Goal ::
Return the records that follow, matching each one exactly.

___ Stored data ___

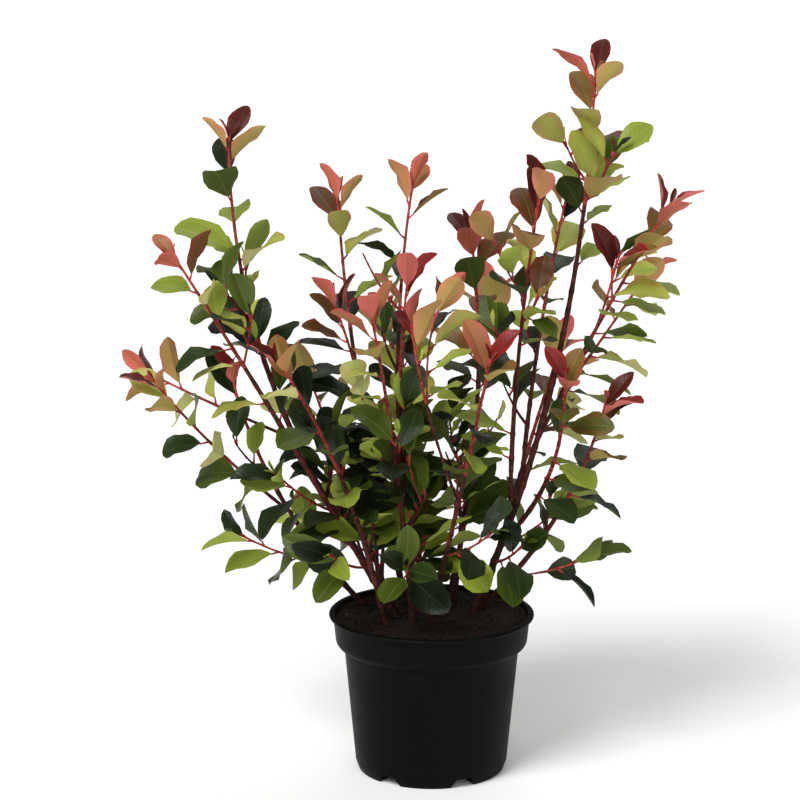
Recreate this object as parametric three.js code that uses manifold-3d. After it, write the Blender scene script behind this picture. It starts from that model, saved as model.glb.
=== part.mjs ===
// A small red-tipped photinia shrub in a round black growing pot.
// Millimetres, +Z up. The origin is the centre of the pot's flat underside, +X is the right of the
// shrub's best side and +Y points away from it.
// The shrub is several shoots from one root. Each shoot is a bare limb that carries a mass of leaves.

import * as THREE from 'three';
import { mergeVertices } from 'three/addons/utils/BufferGeometryUtils.js';
import Module from 'manifold-3d';

const wasm = await Module();
wasm.setup();

// The pot, a thin moulded wall with a deep band below its lip
const POT_HEIGHT = 149.5;
const LIP_RADIUS = 95;
const LIP_DEPTH = 4;
const LIP_OVERHANG = 3.5;
const BAND_DEPTH = 30;
const BAND_TAPER = 2.5;
const BAND_STEP = 8;
const BAND_TURNS = [0, 30, 60, 90];
const WALL = 2.2;
const BASE_RADIUS = 70.6;
const FOOT_RADIUS = 68;
const ROUND_SIDES = 36;

// The drainage channels that cut the underside into six feet round a middle disc
const CHANNELS = 6;
const CHANNEL_TURN = -5.3;
const CHANNEL_ROOF = 15;
const CHANNEL_MOUTH = 24;
const CHANNEL_HEIGHT = 8.5;
const CHANNEL_START = 30;
const DRAIN_RADIUS = 4.5;
const DRAIN_REACH = 52;

// The fill of potting mix, and the clearance between any two pieces
const SOIL_TOP = 146;
const GAP = 0.3;
const SHORTEST_EDGE = 0.1;

// The limbs
const LIMB_SIDES = 5;
const LIMB_STEP = 24;
const TIP_RADIUS = 0.8;
const BRANCH_GIRTH = 0.72;
const FLARE = 0.4;
const FLARE_HEIGHT = 12;

// The leafy stems and twigs have three sides, and these are a little stouter than round ones
const TWIG_SIDES = 3;
const TWIG_STEP = 48;
const TWIG_STOUTNESS = 1.35;

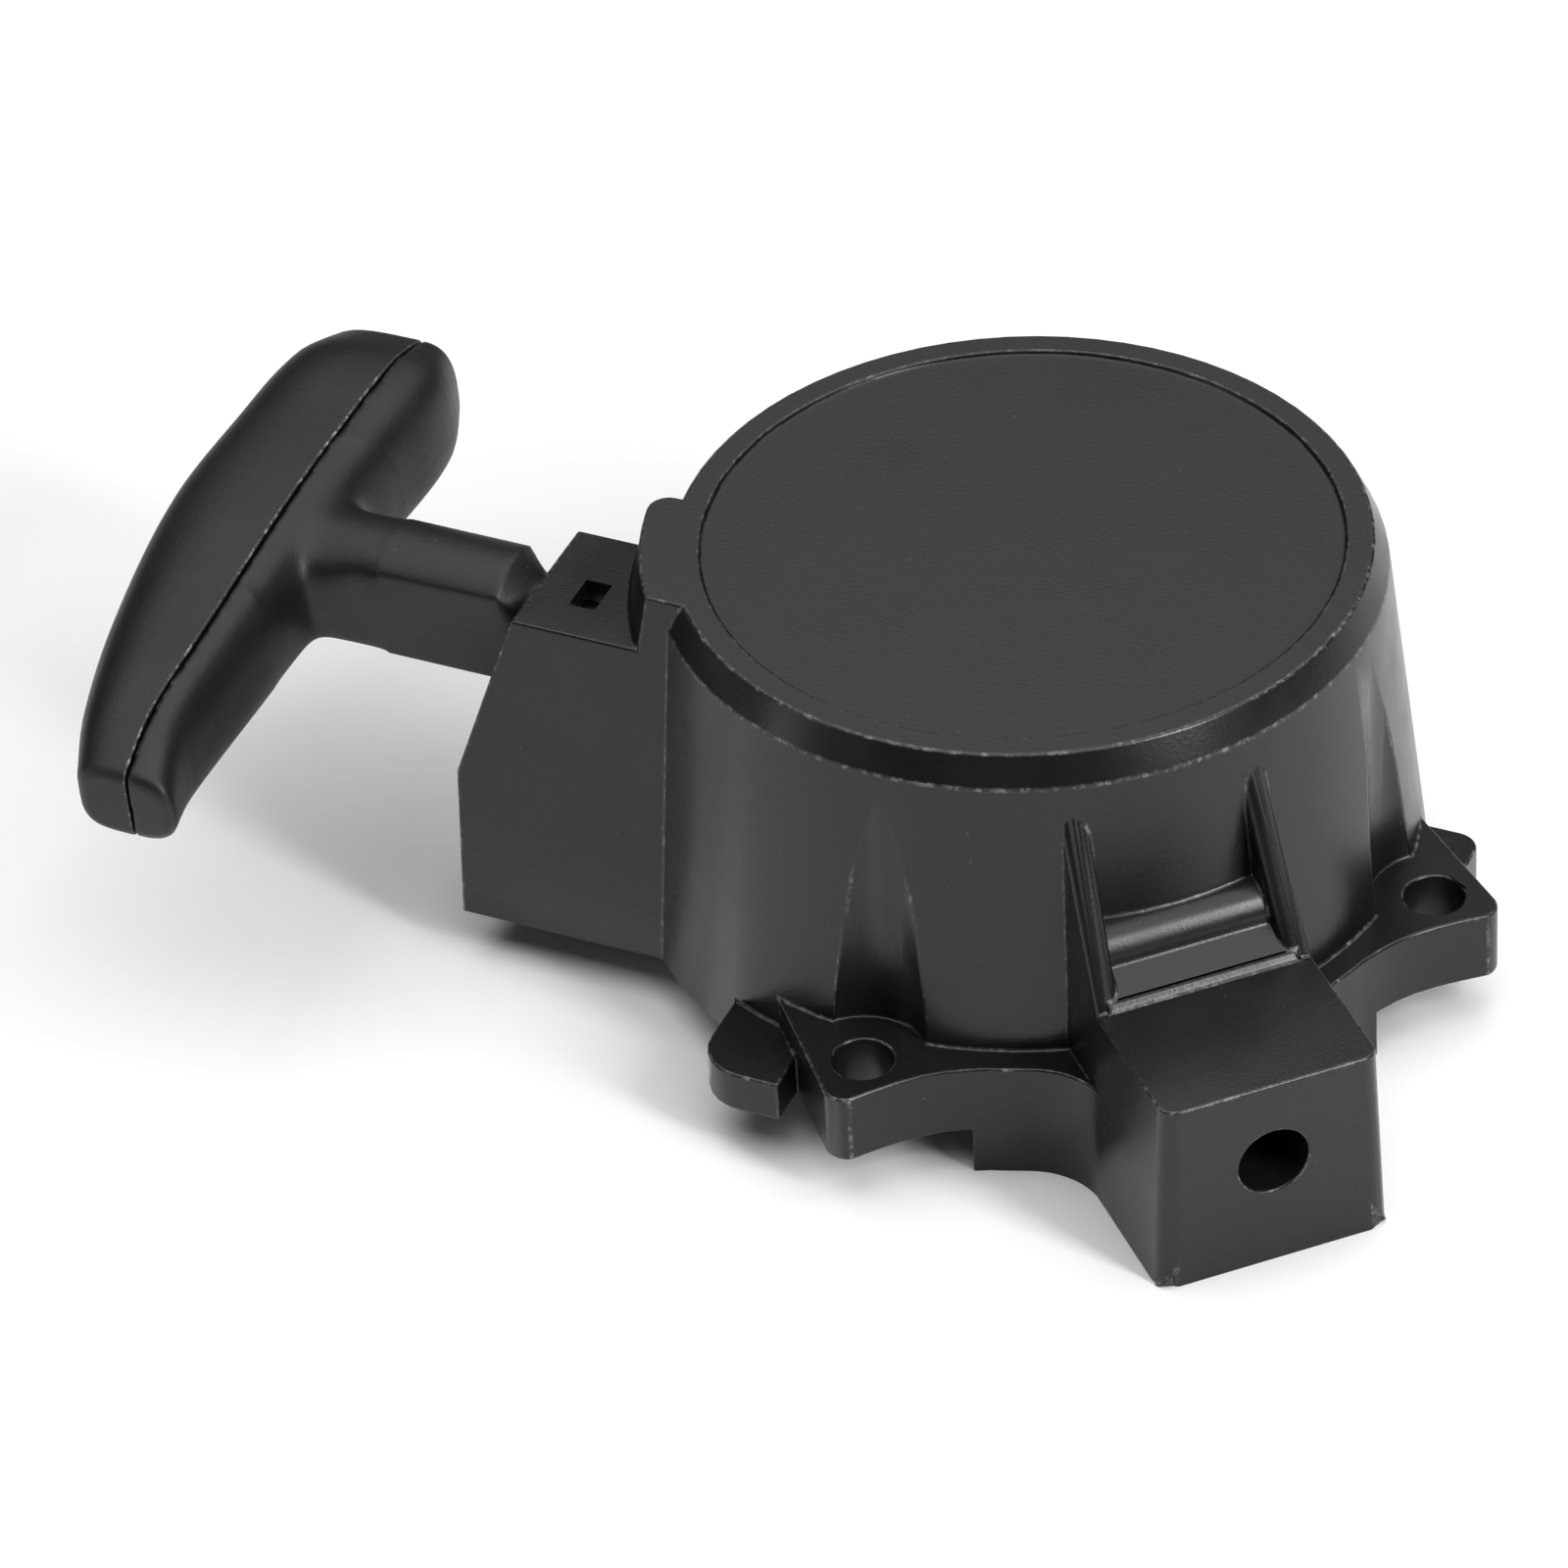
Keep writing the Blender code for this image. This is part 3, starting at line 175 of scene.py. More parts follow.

___

Response ::
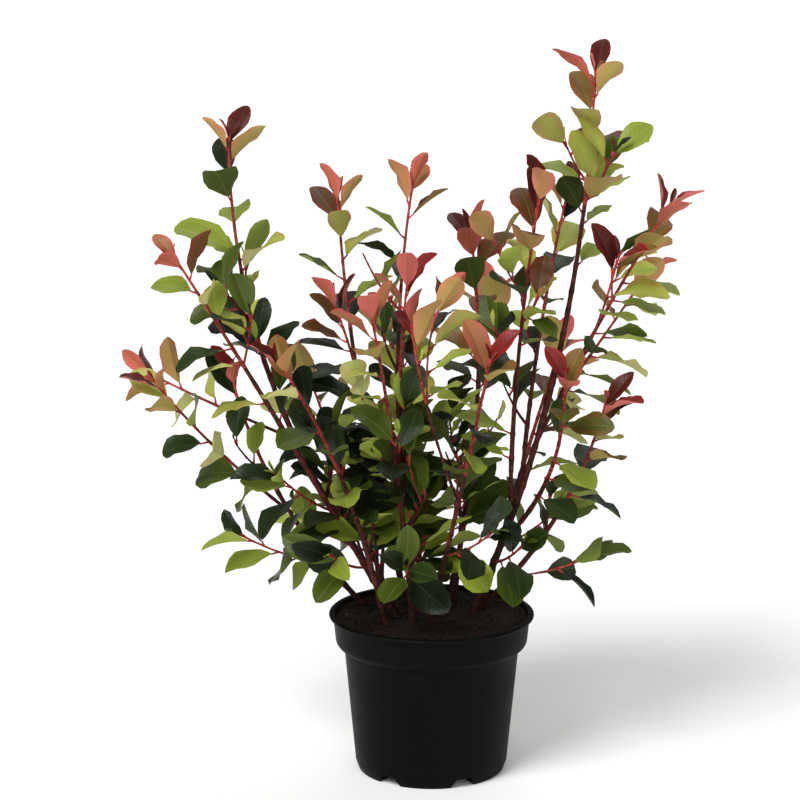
Recreate this object as parametric three.js code that uses manifold-3d. After it, write the Blender scene script behind this picture. It starts from that model, saved as model.glb.
=== part.mjs ===
// A small red-tipped photinia shrub in a round black growing pot.
// Millimetres, +Z up. The origin is the centre of the pot's flat underside, +X is the right of the
// shrub's best side and +Y points away from it.
// The shrub is several shoots from one root. Each shoot is a bare limb that carries a mass of leaves.

import * as THREE from 'three';
import { mergeVertices } from 'three/addons/utils/BufferGeometryUtils.js';
import Module from 'manifold-3d';

const wasm = await Module();
wasm.setup();

// The pot, a thin moulded wall with a deep band below its lip
const POT_HEIGHT = 149.5;
const LIP_RADIUS = 95;
const LIP_DEPTH = 4;
const LIP_OVERHANG = 3.5;
const BAND_DEPTH = 30;
const BAND_TAPER = 2.5;
const BAND_STEP = 8;
const BAND_TURNS = [0, 30, 60, 90];
const WALL = 2.2;
const BASE_RADIUS = 70.6;
const FOOT_RADIUS = 68;
const ROUND_SIDES = 36;

// The drainage channels that cut the underside into six feet round a middle disc
const CHANNELS = 6;
const CHANNEL_TURN = -5.3;
const CHANNEL_ROOF = 15;
const CHANNEL_MOUTH = 24;
const CHANNEL_HEIGHT = 8.5;
const CHANNEL_START = 30;
const DRAIN_RADIUS = 4.5;
const DRAIN_REACH = 52;

// The fill of potting mix, and the clearance between any two pieces
const SOIL_TOP = 146;
const GAP = 0.3;
const SHORTEST_EDGE = 0.1;

// The limbs
const LIMB_SIDES = 5;
const LIMB_STEP = 24;
const TIP_RADIUS = 0.8;
const BRANCH_GIRTH = 0.72;
const FLARE = 0.4;
const FLARE_HEIGHT = 12;

// The leafy stems and twigs have three sides, and these are a little stouter than round ones
const TWIG_SIDES = 3;
const TWIG_STEP = 48;
const TWIG_STOUTNESS = 1.35;

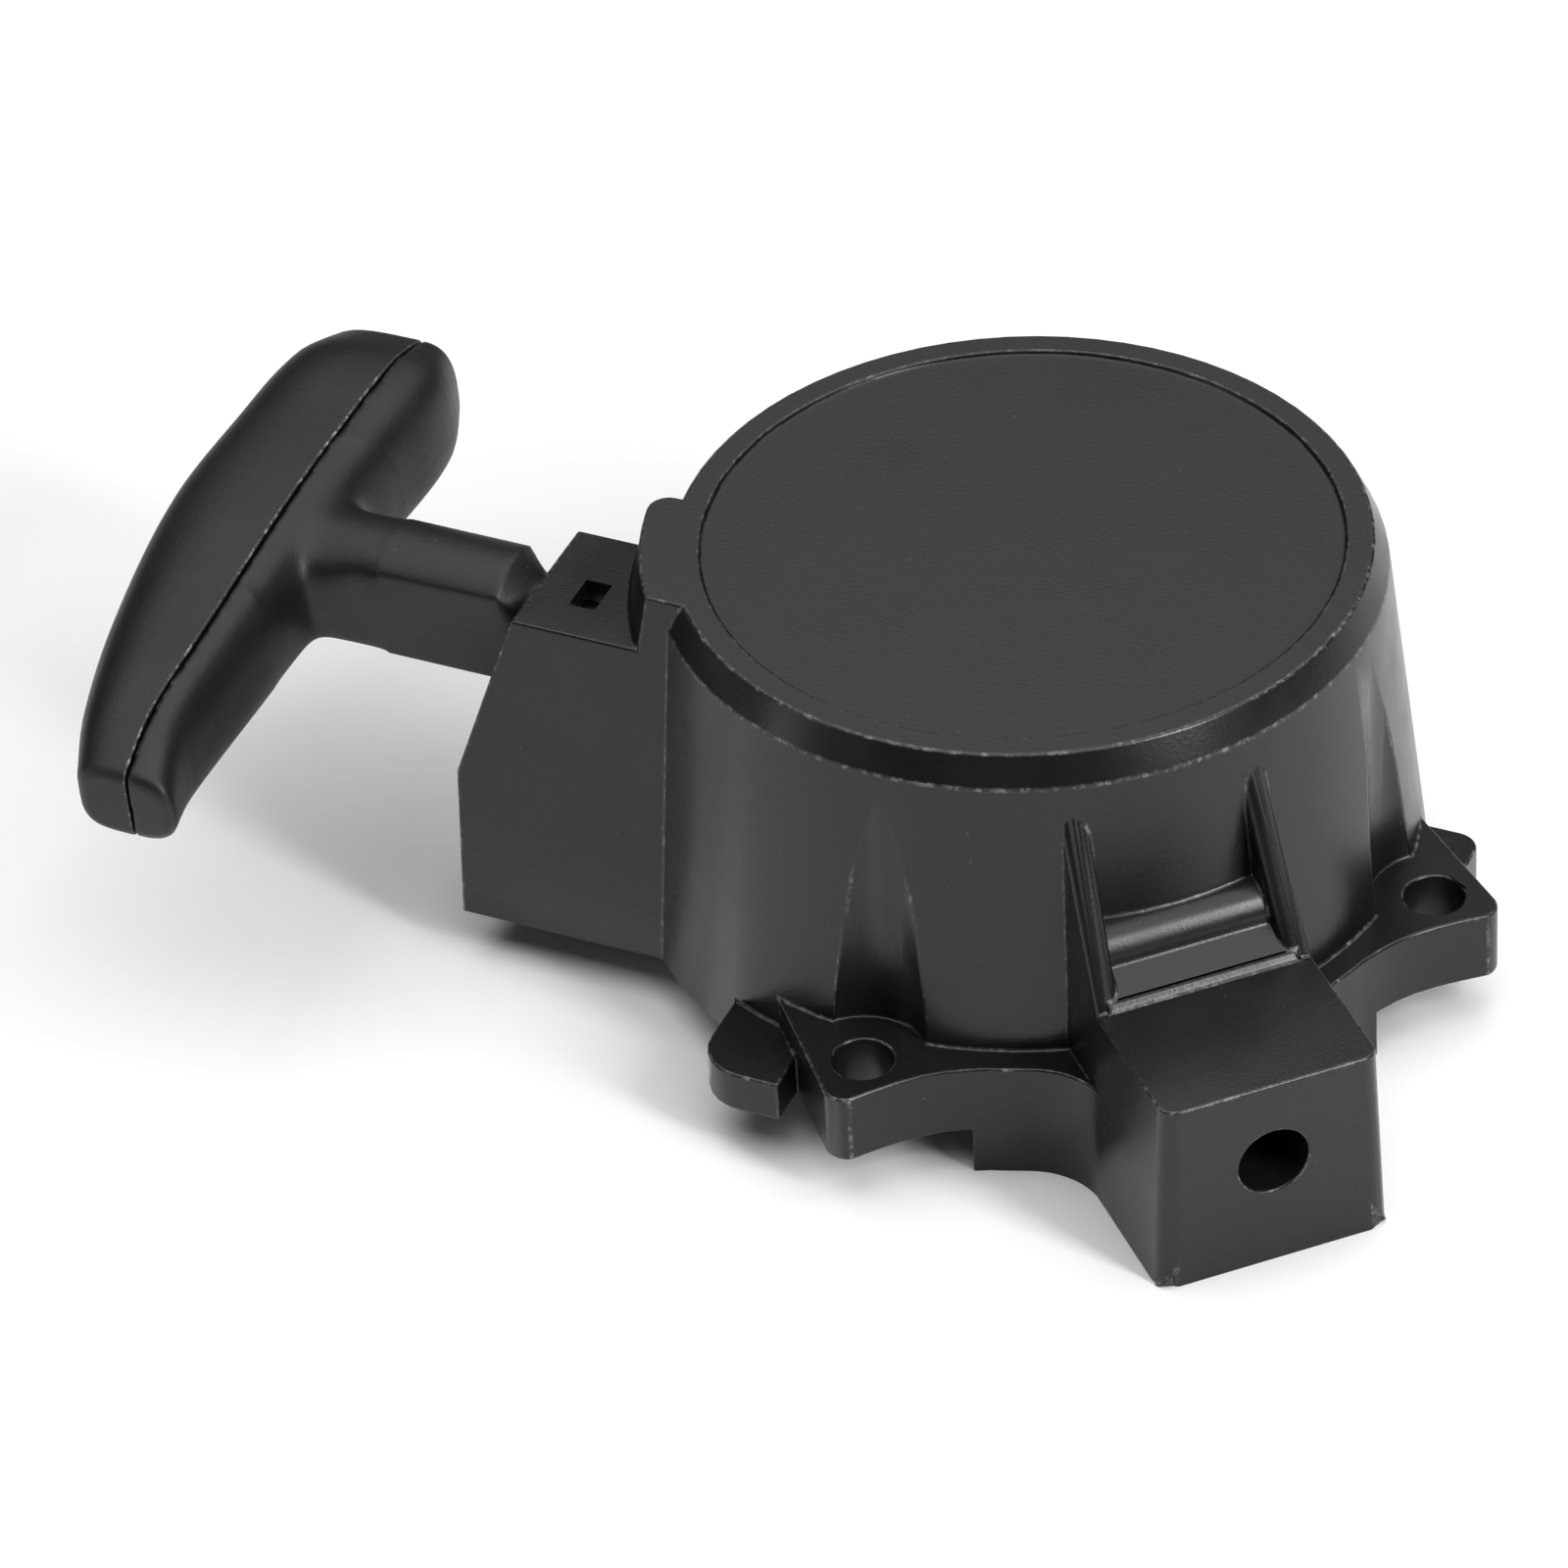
Keep writing the Blender code for this image. This is part 3, starting at line 175 of scene.py. More parts follow.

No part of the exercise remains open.